The northern part of Yavapai County is in the plateau region, and the southern part is in the mountain region, which consists of a series of short mountain ranges of the fault-block type that trend north-northwest and are separated by broad valleys filled with fluvial and lacustrine deposits. The mountains consist chiefly of Precambrian metamorphic and igneous rocks, which are intruded locally by stocks, plugs, and dikes of granitic rocks of Late Cretaceous or early Tertiary age. Large areas are covered by volcanic rocks of Tertiary and Quaternary age.

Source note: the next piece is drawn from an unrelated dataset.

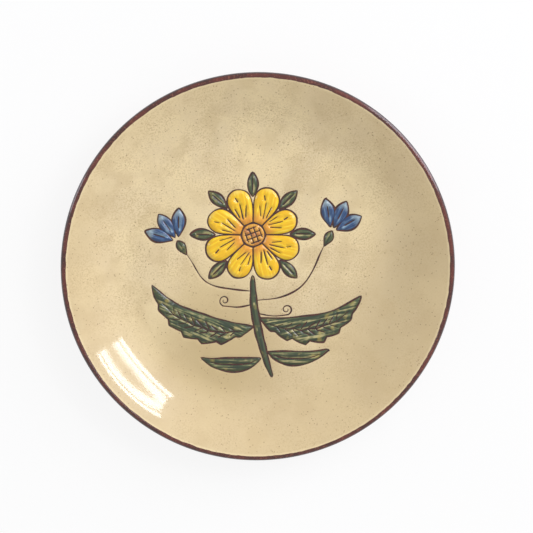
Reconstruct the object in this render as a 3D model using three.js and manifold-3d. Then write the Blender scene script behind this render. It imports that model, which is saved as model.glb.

The ore deposits, which are in the mountain region, consist of veins and replacement deposits of Precambrian age and veins of Mesozoic or early Tertiary age. Placer deposits have also been important.
AGUA FRIA DISTRICT
The Agua Fria district is southeast of Prescott along the headwaters of the Agua Fria River about 4.5 miles northeast of Mayer. Both gold and silver are byproducts of copper ore.
The Stoddard mine in this district is one of the earliest locations in Arizona but no dates of discovery or location are known (Lindgren, 1926, p. 148). The district was active during World War I and into the early 1920's - probably its period of greatest production. From 1936 through 1957 the mines were operated intermittently. Total gold production through 1959 was about 12,710 ounces.
The rocks exposed in the district are chiefly schists of the Precambrian Yavapai Series, which are intruded by the Precambrian Bradshaw Granite. The Yavapai Series includes many quartz lenses and bodies of fissile quartz porphyry. The Precambrian rocks are capped locally by volcanic flows and tuffs of Tertiary age (Lindgren, 1926, p. 146-147).
The ore deposits are replacement bodies of quartz, pyrite, and chalcopyrite, and tetrahedrite in the schists.